Market Rotation Ahead? Fed Shift May Spark Move From Mega-Caps to Crypto and Tokenized Assets
For much of the last decade, the story of U.S. equities has been one of concentration — a handful of the largest companies driving outsized returns.
But Bank of America strategists suggest this era could be nearing its end if the Fed starts to cut rates, raising the possibility that the next rotation might not just favor small-cap and value stocks, but also digital assets and tokenized markets.
A Decade of Mega-Cap Dominance
According to Bank of America’s head of U.S. equity and quantitative strategy, Savita Subramanian, the 50 largest stocks in the S&P 500 have outperformed the broader benchmark by 73 percentage points since 2015.
S&P 500 chart (Source: Google Finance)
That run, she noted in a client note, rivals the late 1990s surge that ultimately gave way to the dot-com crash and a subsequent period where small-cap and value names took the lead.
The concentration has been especially stark in recent years. Since the market bottom in October 2022, mega-cap tech companies — from Nvidia to Microsoft and Apple — have powered the rally, with AI-linked growth stories pulling the index higher. Nvidia alone has nearly doubled in price since April.
But recent weeks have shown signs of cracks in the narrative. The Russell 2000, a small-cap index, has outpaced the S&P 500 in August, hinting at a broadening of market leadership.
The Fed, the Regime Indicator, and What Comes Next
Bank of America’s “regime indicator,” which tracks markets through four phases — Recovery, Mid Cycle, Late Cycle, and Downturn — suggests equities are transitioning from Downturn to Recovery. Historically, this phase has aligned with Federal Reserve easing and with large-cap stocks lagging the broader market.
“[Fed] easing has been accompanied by Mega caps lagging more than leading, and higher inflation should support a broadening of the S&P 500 beyond defensives/secular growth,” Subramanian wrote.
If rate cuts do materialize, the dominance of the Magnificent Seven and other large-cap leaders may begin to fade, opening space for sectors that have lagged during the megacap era.
Polymarket odds for Fed rate cuts in September (Source: Polymarket)
Could Rotation Extend Into Crypto and Tokenized Stocks?
That raises a bigger question: if traditional markets are entering a new regime, does the shift also create an opening for digital assets and tokenized equities?
In the late 1990s, the bursting of the dot-com bubble pushed capital into undervalued small-cap and value stocks.
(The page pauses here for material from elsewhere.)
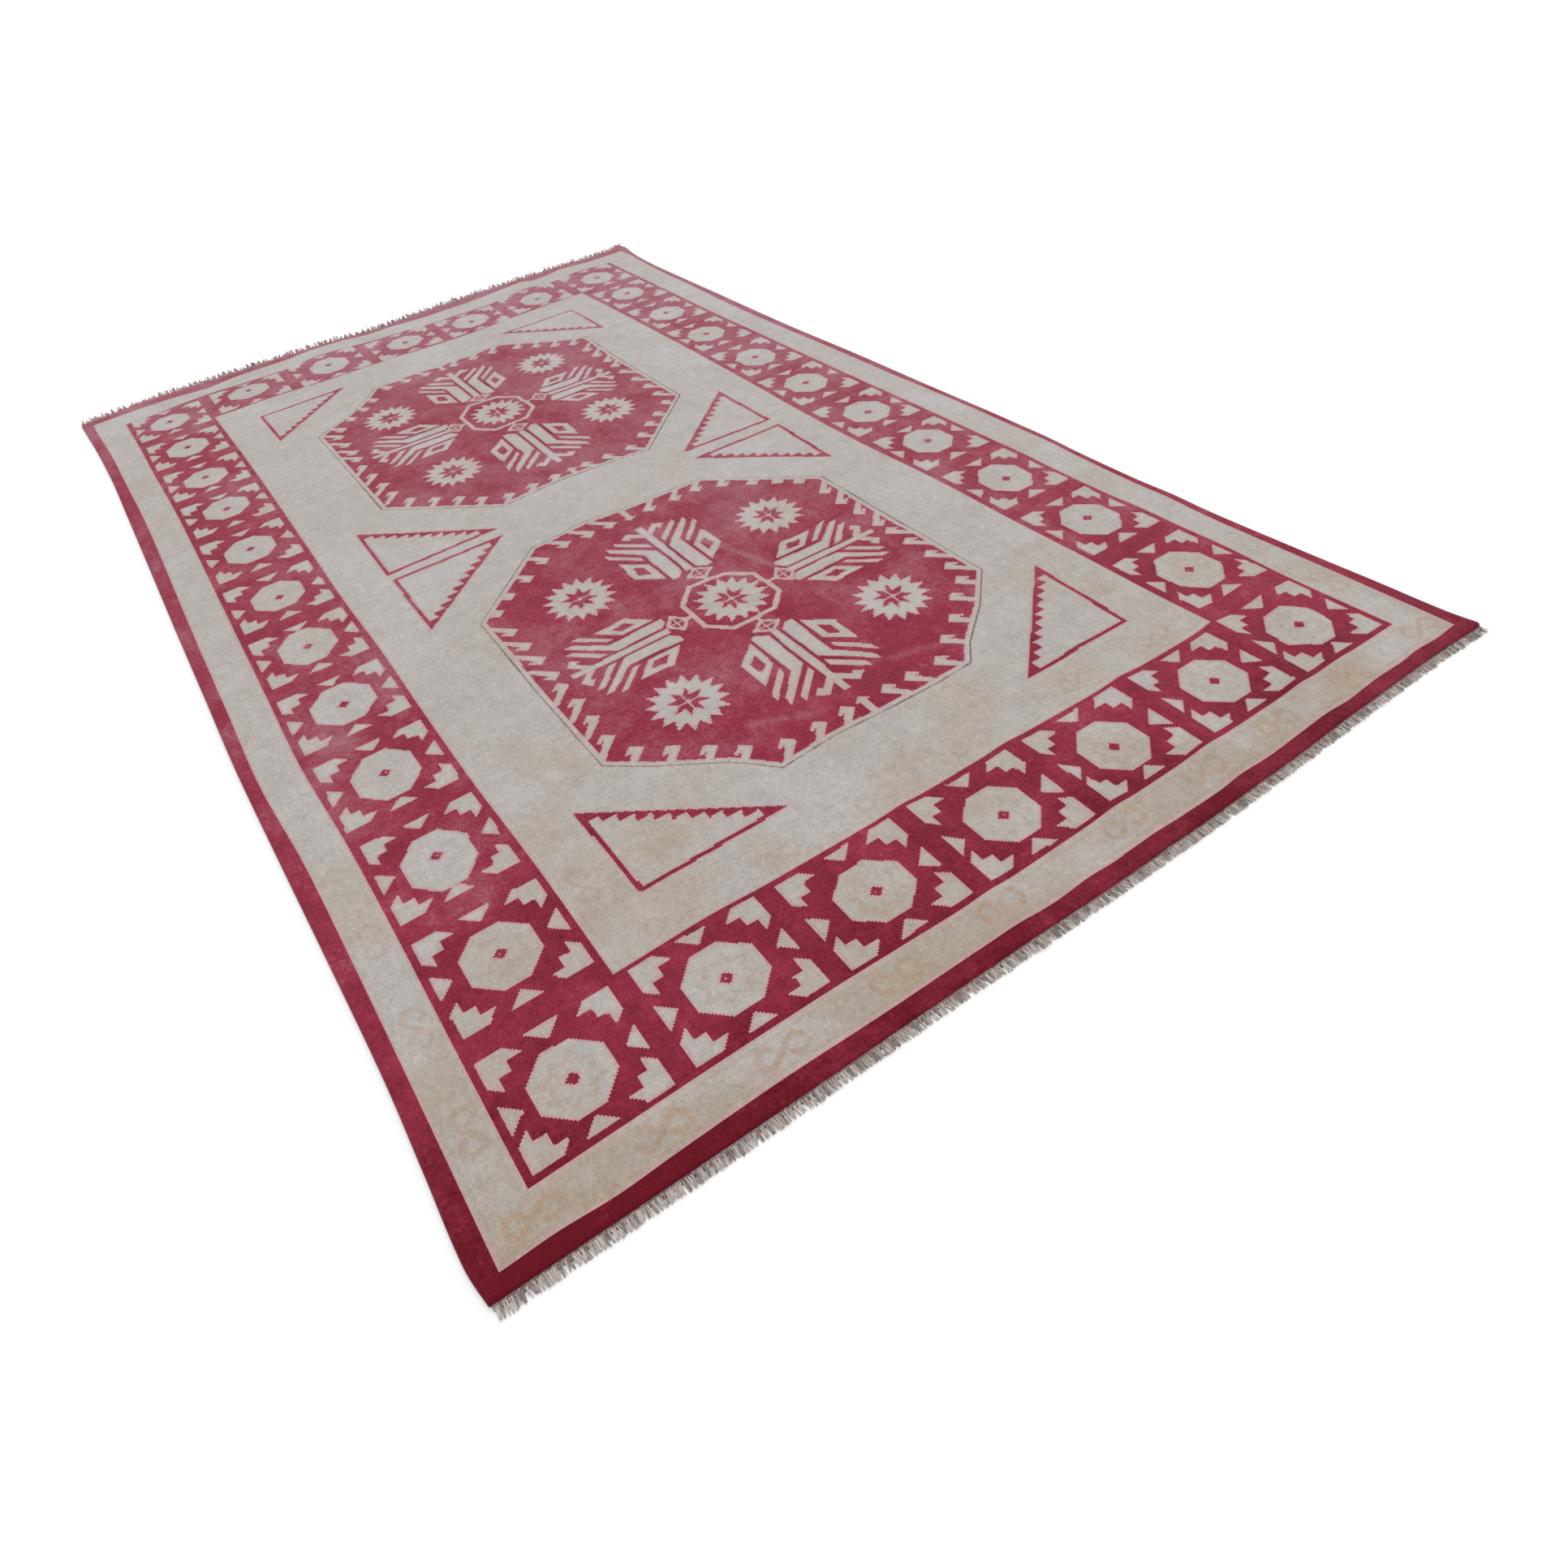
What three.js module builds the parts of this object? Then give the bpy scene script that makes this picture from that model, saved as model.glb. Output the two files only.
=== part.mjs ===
// A hand-knotted wool carpet lying flat, with its woven end webs and its fringes.
// Millimetres, +Z up. X runs across the width and Y along the length, from the near end at -Y
// to the far end at +Y. The origin is on the ground under the middle of the whole carpet.
import * as THREE from 'three';

// Driving dimensions
const HALF_LENGTH = 1530; // to the longest fringe strand at either end
const PILE_LENGTH = 2985; // along the middle, from one end row of knots to the other
const NEAR_PILE_Y = -1508;
const FAR_PILE_Y = NEAR_PILE_Y + PILE_LENGTH;
const PILE_HEIGHT = 6; // worn low pile on its woven ground
const WEB_WIDTH = 4;
const WEB_HEIGHT = 3;
const FRINGE_HEIGHT = 2;
const FRINGE_ROOT = 2.5; // the strands lie side by side this far before they part
const GAP = 0.3;
const SIDE_STEP = 60;
const END_STEP = 45;
const CORNER_POINTS = 3;

// Where the two long edges lie, in millimetres along the pile from the near end.
// The carpet is narrowest in its near half and flares at its two far corners.
const LONG_EDGES = [
  { along: 0, left: -868, right: 869 },
  { along: 60, left: -875, right: 864 },
  { along: 190, left: -873, right: 862 },
  { along: 340, left: -871, right: 857 },
  { along: 590, left: -875, right: 852 },
  { along: 840, left: -880, right: 856 },
  { along: 1090, left: -884, right: 864 },
  { along: 1340, left: -883, right: 862 },
  { along: 1640, left: -882, right: 862 },
  { along: 1940, left: -880, right: 857 },
  { along: 2290, left: -878, right: 860 },
  { along: 2490, left: -877, right: 861 },
  { along: 2740, left: -882, right: 864 },
  { along: 2890, left: -888, right: 873 },
  { along: PILE_LENGTH, left: -892, right: 892 },
];

// How far the two end rows of knots wander from straight, outwards from the near end (bow
// below zero) and from the far end (bow above zero).
const NEAR_END = [
  { across: -892, bow: 4 },
  { across: -560, bow: 0 },
  { across: -260, bow: -1 },
  { across: 90, bow: -5 },
  { across: 340, bow: -4 },
  { across: 540, bow: 3 },
  { across: 740, bow: 7 },
  { across: 892, bow: 8 },
];
const FAR_END = [
  { across: -892, bow: -24 },
  { across: -800, bow: -14 },
  { across: -680, bow: -2 },
  { across: -460, bow: 4 },
  { across: -200, bow: 0 },
  { across: -10, bow: -12 },
  { across: 120, bow: 0 },
  { across: 340, bow: 12 },
  { across: 590, bow: 18 },
  { across: 740, bow: 13 },
  { across: 892, bow: 24 },
];

// How round each corner is, as the length of edge that it takes up.
const CORNERS = { nearLeft: 8, nearRight: 22, farRight: 6, farLeft: 6 };

// The edge of the pile in section, from the ground up: it bulges low down and rounds over.
const EDGE_SECTION = [
  { height: 0, inset: 0.8 },
  { height: 2.2, inset: 0 },
  { height: 4.6, inset: 1.1 },
  { height: PILE_HEIGHT, inset: 3.6 },
];

// The fringes: strand bundles of uneven length, denser and shorter at the near end.
const FRINGES = {
  near: { pitch: 12, root: 9.6, tip: 7.2, shortest: 10, longest: 17, lean: 2, bald: 0.04 },
  far: { pitch: 14, root: 10.4, tip: 5.6, shortest: 9, longest: 36, lean: 4, bald: 0.12 },
};

// A smooth curve through the rows of a table, easing in and out of each row.
function along(table, key, value, at) {
  const last = table.length - 1;
  if (at <= table[0][key]) {
    return table[0][value];
  }
  if (at >= table[last][key]) {
    return table[last][value];
  }
  const after = table.findIndex((row) => row[key] > at);
  const from = table[after - 1];
  const to = table[after];
  const share = (at - from[key]) / (to[key] - from[key]);
  const before = table[Math.max(after - 2, 0)];
  const beyond = table[Math.min(after + 1, last)];
  const run = to[key] - from[key];
  const startSlope = (to[value] - before[value]) / (to[key] - before[key]);
  const endSlope = (beyond[value] - from[value]) / (beyond[key] - from[key]);
  const s2 = share * share;
  const s3 = s2 * share;
  return (
    (2 * s3 - 3 * s2 + 1) * from[value] +
    (s3 - 2 * s2 + share) * run * startSlope +
    (3 * s2 - 2 * s3) * to[value] +
    (s3 - s2) * run * endSlope
  );
}

const leftX = (y) => along(LONG_EDGES, 'along', 'left', y - NEAR_PILE_Y);
const rightX = (y) => along(LONG_EDGES, 'along', 'right', y - NEAR_PILE_Y);
const nearY = (x) => NEAR_PILE_Y + along(NEAR_END, 'across', 'bow', x);
const farY = (x) => FAR_PILE_Y + along(FAR_END, 'across', 'bow', x);

// Numbers from 0 to 1 that look uneven but are the same each time.
function uneven(index, series) {
  const wave = Math.sin(index * 12.9898 + series * 78.233) * 43758.5453;
  return wave - Math.floor(wave);
}

// Points from one place to another, as evenly as the step allows, without the last one.
function steps(from, to, step) {
  const count = Math.max(2, Math.round(Math.abs(to - from) / step));
  return Array.from({ length: count }, (_, i) => from + ((to - from) * i) / count);
}

// A round corner between two points on the edges, bent towards the sharp corner.
function roundCorner(from, corner, to) {
  const curve = new THREE.QuadraticBezierCurve(from, corner, to);
  return curve.getPoints(CORNER_POINTS).slice(1, -1);
}

// The outline of the pile, anticlockwise from the near left corner.
function pileOutline() {
  const corner = (x, y) => new THREE.Vector2(x, y);
  const nearLeft = corner(leftX(NEAR_PILE_Y), nearY(leftX(NEAR_PILE_Y)));
  const nearRight = corner(rightX(NEAR_PILE_Y), nearY(rightX(NEAR_PILE_Y)));
  const farRight = corner(rightX(FAR_PILE_Y), farY(rightX(FAR_PILE_Y)));
  const farLeft = corner(leftX(FAR_PILE_Y), farY(leftX(FAR_PILE_Y)));
  const { nearLeft: a, nearRight: b, farRight: c, farLeft: d } = CORNERS;
  const onNear = (x) => corner(x, nearY(x));
  const onFar = (x) => corner(x, farY(x));
  const onRight = (y) => corner(rightX(y), y);
  const onLeft = (y) => corner(leftX(y), y);
  return [
    ...steps(nearLeft.x + a, nearRight.x - b, END_STEP).map(onNear),
    onNear(nearRight.x - b),
    ...roundCorner(onNear(nearRight.x - b), nearRight, onRight(nearRight.y + b)),
    ...steps(nearRight.y + b, farRight.y - c, SIDE_STEP).map(onRight),
    onRight(farRight.y - c),
    farRight,
    ...steps(farRight.x - c, farLeft.x + d, END_STEP).map(onFar),
    onFar(farLeft.x + d),
    farLeft,
    ...steps(farLeft.y - d, nearLeft.y + a, SIDE_STEP).map(onLeft),
    onLeft(nearLeft.y + a),
    ...roundCorner(onLeft(nearLeft.y + a), nearLeft, onNear(nearLeft.x + a)),
  ];
}

// The outline moved inwards by a distance, each point along the mean of its two edges' normals.
function insetOutline(outline, distance) {
  const count = outline.length;
  return outline.map((point, i) => {
    const before = outline[(i + count - 1) % count];
    const after = outline[(i + 1) % count];
    const run = after.clone().sub(before).normalize();
    return new THREE.Vector2(point.x - run.y * distance, point.y + run.x * distance);
  });
}

// A closed slab: rings of the outline joined up the edge, with a flat face below and above.
function slab(outline, section) {
  const count = outline.length;
  const rings = section.map((row) => insetOutline(outline, row.inset));
  const places = rings.flatMap((ring, k) => ring.flatMap((p) => [p.x, p.y, section[k].height]));
  const faces = [];
  for (let k = 0; k + 1 < rings.length; k += 1) {
    for (let i = 0; i < count; i += 1) {
      const next = (i + 1) % count;
      const low = k * count;
      const high = low + count;
      faces.push(low + i, low + next, high + next);
      faces.push(low + i, high + next, high + i);
    }
  }
  const top = (rings.length - 1) * count;
  for (const [p, q, r] of THREE.ShapeUtils.triangulateShape(rings[0], [])) {
    faces.push(r, q, p);
  }
  for (const [p, q, r] of THREE.ShapeUtils.triangulateShape(rings[rings.length - 1], [])) {
    faces.push(top + p, top + q, top + r);
  }
  const geometry = new THREE.BufferGeometry();
  geometry.setAttribute('position', new THREE.Float32BufferAttribute(places, 3));
  geometry.setIndex(faces);
  geometry.computeVertexNormals();
  return geometry;
}

// A flat piece of even thickness with its underside on the ground.
function flatPiece(outline, height) {
  return new THREE.ExtrudeGeometry(new THREE.Shape(outline), { depth: height, bevelEnabled: false });
}

// The narrow web woven past the last knots. outwards is -1 at the near end and 1 at the far end.
function endWeb(edgeY, from, to, outwards) {
  const xs = [...steps(from, to, END_STEP), to];
  const inner = xs.map((x) => new THREE.Vector2(x, edgeY(x) + outwards * GAP));
  const outer = xs.map((x) => new THREE.Vector2(x, edgeY(x) + outwards * (GAP + WEB_WIDTH)));
  return flatPiece([...inner, ...outer.reverse()], WEB_HEIGHT);
}

// The warp ends left as a fringe: one comb whose teeth are strand bundles of uneven length.
function fringe(edgeY, from, to, outwards, sizes, series) {
  const start = 2 * GAP + WEB_WIDTH;
  const count = Math.floor((to - from) / sizes.pitch);
  const pitch = (to - from) / count;
  const root = (x) => new THREE.Vector2(x, edgeY(x) + outwards * start);
  const inner = [...steps(from, to, END_STEP), to].map(root);
  const teeth = [];
  for (let i = 0; i < count; i += 1) {
    const middle = from + (i + 0.5) * pitch;
    const bald = uneven(i, series) < sizes.bald;
    const share = bald ? 0 : uneven(i, series + 1);
    const reach = sizes.shortest + (sizes.longest - sizes.shortest) * share;
    const shift = sizes.lean * (2 * uneven(i, series + 2) - 1);
    const partY = edgeY(middle) + outwards * (start + FRINGE_ROOT);
    const tipY = THREE.MathUtils.clamp(
      edgeY(middle) + outwards * (start + reach), -HALF_LENGTH, HALF_LENGTH,
    );
    teeth.push(
      new THREE.Vector2(middle - sizes.root / 2, partY),
      new THREE.Vector2(middle - sizes.tip / 2 + shift, tipY),
      new THREE.Vector2(middle + sizes.tip / 2 + shift, tipY),
      new THREE.Vector2(middle + sizes.root / 2, partY),
    );
  }
  return flatPiece([...inner, ...teeth.reverse()], FRINGE_HEIGHT);
}

// A named piece in its own plain colour.
function piece(name, geometry, color, roughness) {
  const material = new THREE.MeshStandardMaterial({ color, roughness, metalness: 0 });
  const mesh = new THREE.Mesh(geometry, material);
  mesh.name = name;
  return mesh;
}

const carpet = new THREE.Group();
carpet.add(piece('rug_body', slab(pileOutline(), EDGE_SECTION), 0x96324a, 0.95));

const WEB_ENDS = {
  near: [leftX(NEAR_PILE_Y) + CORNERS.nearLeft, rightX(NEAR_PILE_Y) - CORNERS.nearRight],
  far: [leftX(FAR_PILE_Y) + CORNERS.farLeft, rightX(FAR_PILE_Y) - CORNERS.farRight],
};
const nearWeb = endWeb(nearY, ...WEB_ENDS.near, -1);
const farWeb = endWeb(farY, ...WEB_ENDS.far, 1);
carpet.add(piece('end_web_near', nearWeb, 0x5f4a4c, 0.95));
carpet.add(piece('end_web_far', farWeb, 0x5f4a4c, 0.95));

const nearFringe = fringe(nearY, ...WEB_ENDS.near, -1, FRINGES.near, 1);
const farFringe = fringe(farY, ...WEB_ENDS.far, 1, FRINGES.far, 5);
carpet.add(piece('fringe_near', nearFringe, 0xa89a8c, 0.9));
carpet.add(piece('fringe_far', farFringe, 0xa89a8c, 0.9));

export default carpet;
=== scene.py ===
# %% [markdown]
# # A hand-knotted wool carpet
#
# The real object is one piece of work from a loom: rows of wool knots on a woven ground, a
# narrow flat-woven web past the last row at each end, and the warp ends left as a fringe. This
# lesson builds it round a fixed model that already has the right size and place. The pattern is
# worked out as distances to a few charted shapes, so that every knot can take its colour from
# which side of a line it lies on.

# %% The fixed model
import math

import bpy
import numpy as np
from mathutils import Matrix, Vector


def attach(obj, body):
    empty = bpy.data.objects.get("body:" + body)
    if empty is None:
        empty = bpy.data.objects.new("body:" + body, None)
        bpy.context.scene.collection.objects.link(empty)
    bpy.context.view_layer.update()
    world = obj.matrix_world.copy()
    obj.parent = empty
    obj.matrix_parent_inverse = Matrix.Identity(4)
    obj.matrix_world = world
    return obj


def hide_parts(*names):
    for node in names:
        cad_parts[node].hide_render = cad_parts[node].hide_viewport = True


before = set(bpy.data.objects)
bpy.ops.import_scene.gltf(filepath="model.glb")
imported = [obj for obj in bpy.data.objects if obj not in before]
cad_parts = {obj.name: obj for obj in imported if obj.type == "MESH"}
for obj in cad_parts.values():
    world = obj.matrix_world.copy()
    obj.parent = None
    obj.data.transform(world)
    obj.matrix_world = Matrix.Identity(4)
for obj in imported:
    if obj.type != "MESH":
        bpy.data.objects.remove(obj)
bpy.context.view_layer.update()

MM = 0.001

# %% [markdown]
# ## Camera, floor and light
#
# The carpet is seen from just past its near end, close to its left side, by someone holding a
# wide lens a little above the waist. The camera is placed by its height and by three angles.
# The floor is plain and pale. One very large soft light comes from the far right, and the even
# sky fills the shadows, so the edges only cast a faint grey halo.

# %% Camera, floor and light
CAMERA_PLACE = (-0.7426, -2.0737, 1.0965)
CAMERA_HEADING = math.radians(28.45)  # from +Y towards +X
CAMERA_DOWN = math.radians(43.62)
CAMERA_ROLL = math.radians(-8.65)
LENS_MM = 23.94
SENSOR_MM = 36.0
FLOOR_HALF = 40.0
FLOOR_COLOUR = (0.93, 0.93, 0.93, 1)
SKY_STRENGTH = 0.90
SUN_ENERGY = 1.10
SUN_ANGLE = math.radians(50)
SUN_TILT = (math.radians(-42), math.radians(38), 0)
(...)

Today, a similar reallocation of risk could see investors exploring crypto markets and blockchain-based tokenized stocks as alternatives.
Tokenization — the process of turning equities, bonds, and real-world assets into blockchain-based instruments — has already gained momentum, with institutional products from BlackRock, Franklin Templeton, and others crossing billions in tokenized assets.
At the same time, crypto has proven increasingly correlated with liquidity cycles. If the Fed cuts rates and broadens monetary conditions, capital could rotate not only within equities but also into Bitcoin, Ethereum, and tokenized financial products. For investors hunting yield and diversification, these digital markets could provide an outlet reminiscent of the early-2000s shift into small-cap equities.
A Narrative Shift in Motion
Whether the rotation stops at small caps and value stocks or extends further into crypto and tokenized markets, the underlying story is the same: the concentration of market power in a handful of names may not be sustainable.
If Subramanian is right, the next phase of this bull market could look very different from the last — and investors ignoring the possibilities beyond mega-cap tech might be caught off guard.